* [Job]: Tally up how many lines in the listing below contain the string "Then", and give only the total.

* [Provided data]:
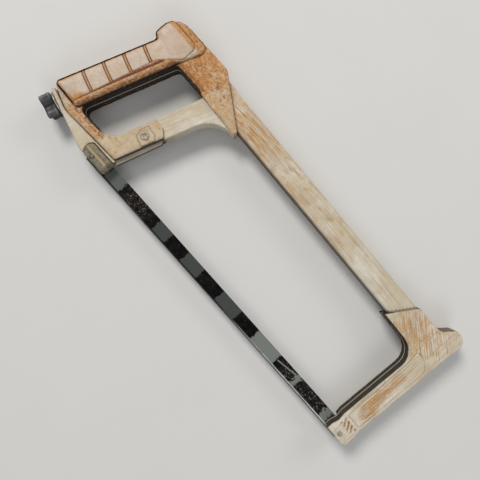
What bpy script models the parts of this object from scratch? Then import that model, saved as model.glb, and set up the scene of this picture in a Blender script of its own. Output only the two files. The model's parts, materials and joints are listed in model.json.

--

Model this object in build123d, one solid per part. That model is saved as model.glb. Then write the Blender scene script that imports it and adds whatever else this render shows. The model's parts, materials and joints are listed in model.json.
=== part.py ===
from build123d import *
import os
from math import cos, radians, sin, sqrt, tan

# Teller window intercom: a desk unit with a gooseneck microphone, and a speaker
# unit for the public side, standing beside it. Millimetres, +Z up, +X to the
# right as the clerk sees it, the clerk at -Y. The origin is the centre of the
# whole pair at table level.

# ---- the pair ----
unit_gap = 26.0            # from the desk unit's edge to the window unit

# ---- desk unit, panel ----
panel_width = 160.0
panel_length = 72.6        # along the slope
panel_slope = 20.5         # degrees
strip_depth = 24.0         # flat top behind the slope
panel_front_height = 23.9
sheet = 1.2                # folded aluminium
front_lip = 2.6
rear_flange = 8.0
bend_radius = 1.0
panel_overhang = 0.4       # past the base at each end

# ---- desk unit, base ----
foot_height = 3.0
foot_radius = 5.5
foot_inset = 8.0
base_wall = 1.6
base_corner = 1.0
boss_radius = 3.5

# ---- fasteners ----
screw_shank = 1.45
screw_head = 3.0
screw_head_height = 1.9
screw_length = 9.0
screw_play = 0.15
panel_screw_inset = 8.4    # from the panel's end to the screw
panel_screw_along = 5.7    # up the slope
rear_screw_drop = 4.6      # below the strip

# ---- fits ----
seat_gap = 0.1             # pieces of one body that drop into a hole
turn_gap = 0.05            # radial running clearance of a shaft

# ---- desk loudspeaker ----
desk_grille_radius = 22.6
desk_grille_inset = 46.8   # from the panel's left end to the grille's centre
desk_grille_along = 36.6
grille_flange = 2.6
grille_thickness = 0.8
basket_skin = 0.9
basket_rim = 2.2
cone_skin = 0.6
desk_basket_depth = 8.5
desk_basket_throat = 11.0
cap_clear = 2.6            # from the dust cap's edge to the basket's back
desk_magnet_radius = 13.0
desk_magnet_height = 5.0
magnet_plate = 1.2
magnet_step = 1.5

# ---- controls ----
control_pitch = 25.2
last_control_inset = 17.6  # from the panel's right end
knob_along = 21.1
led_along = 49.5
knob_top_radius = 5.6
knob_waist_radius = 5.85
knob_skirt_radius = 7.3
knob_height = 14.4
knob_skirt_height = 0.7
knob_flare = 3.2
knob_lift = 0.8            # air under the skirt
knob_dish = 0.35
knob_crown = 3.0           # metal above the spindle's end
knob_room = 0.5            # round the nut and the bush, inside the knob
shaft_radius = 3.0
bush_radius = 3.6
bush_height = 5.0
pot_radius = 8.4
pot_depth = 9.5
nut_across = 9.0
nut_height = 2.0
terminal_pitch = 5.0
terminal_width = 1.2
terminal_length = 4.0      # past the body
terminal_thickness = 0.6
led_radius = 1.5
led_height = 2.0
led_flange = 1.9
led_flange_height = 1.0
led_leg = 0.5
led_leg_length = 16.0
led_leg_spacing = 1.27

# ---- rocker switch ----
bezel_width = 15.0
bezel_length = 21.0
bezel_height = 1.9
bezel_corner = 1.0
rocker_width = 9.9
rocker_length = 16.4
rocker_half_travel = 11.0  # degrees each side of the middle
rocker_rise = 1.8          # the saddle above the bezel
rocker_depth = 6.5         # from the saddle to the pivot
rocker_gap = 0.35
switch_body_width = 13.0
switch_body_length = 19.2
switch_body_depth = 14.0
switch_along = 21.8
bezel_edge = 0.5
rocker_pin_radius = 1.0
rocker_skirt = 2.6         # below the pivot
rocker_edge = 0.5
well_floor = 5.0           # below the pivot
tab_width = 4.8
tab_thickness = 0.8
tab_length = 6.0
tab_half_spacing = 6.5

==

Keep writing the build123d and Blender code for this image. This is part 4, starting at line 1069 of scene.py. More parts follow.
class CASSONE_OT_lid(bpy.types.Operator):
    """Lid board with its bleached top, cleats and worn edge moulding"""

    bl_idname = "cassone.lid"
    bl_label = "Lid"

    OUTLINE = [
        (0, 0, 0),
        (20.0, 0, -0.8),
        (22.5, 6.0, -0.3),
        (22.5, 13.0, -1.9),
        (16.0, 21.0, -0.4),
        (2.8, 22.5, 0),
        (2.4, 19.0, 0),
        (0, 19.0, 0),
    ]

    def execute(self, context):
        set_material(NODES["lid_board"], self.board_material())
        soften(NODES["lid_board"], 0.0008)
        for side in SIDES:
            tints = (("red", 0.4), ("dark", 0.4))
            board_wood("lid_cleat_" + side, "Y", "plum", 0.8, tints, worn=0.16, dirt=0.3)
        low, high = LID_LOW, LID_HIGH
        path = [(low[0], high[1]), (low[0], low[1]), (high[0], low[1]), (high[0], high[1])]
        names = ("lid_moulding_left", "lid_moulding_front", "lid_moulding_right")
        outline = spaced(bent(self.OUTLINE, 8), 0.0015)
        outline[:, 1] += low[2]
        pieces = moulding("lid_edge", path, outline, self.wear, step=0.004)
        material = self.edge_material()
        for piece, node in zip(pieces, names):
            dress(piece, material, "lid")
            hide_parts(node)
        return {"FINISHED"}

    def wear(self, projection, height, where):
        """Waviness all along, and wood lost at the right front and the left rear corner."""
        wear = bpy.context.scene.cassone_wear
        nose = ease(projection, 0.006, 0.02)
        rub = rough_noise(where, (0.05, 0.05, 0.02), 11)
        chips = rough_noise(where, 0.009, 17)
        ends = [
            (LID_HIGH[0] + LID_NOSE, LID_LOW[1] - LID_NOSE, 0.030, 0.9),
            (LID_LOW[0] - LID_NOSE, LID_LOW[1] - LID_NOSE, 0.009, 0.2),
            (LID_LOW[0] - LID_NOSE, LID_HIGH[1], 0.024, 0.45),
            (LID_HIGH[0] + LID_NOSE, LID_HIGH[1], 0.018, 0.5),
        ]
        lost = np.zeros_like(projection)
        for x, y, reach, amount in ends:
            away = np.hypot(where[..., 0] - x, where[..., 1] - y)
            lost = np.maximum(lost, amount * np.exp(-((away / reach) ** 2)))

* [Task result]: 2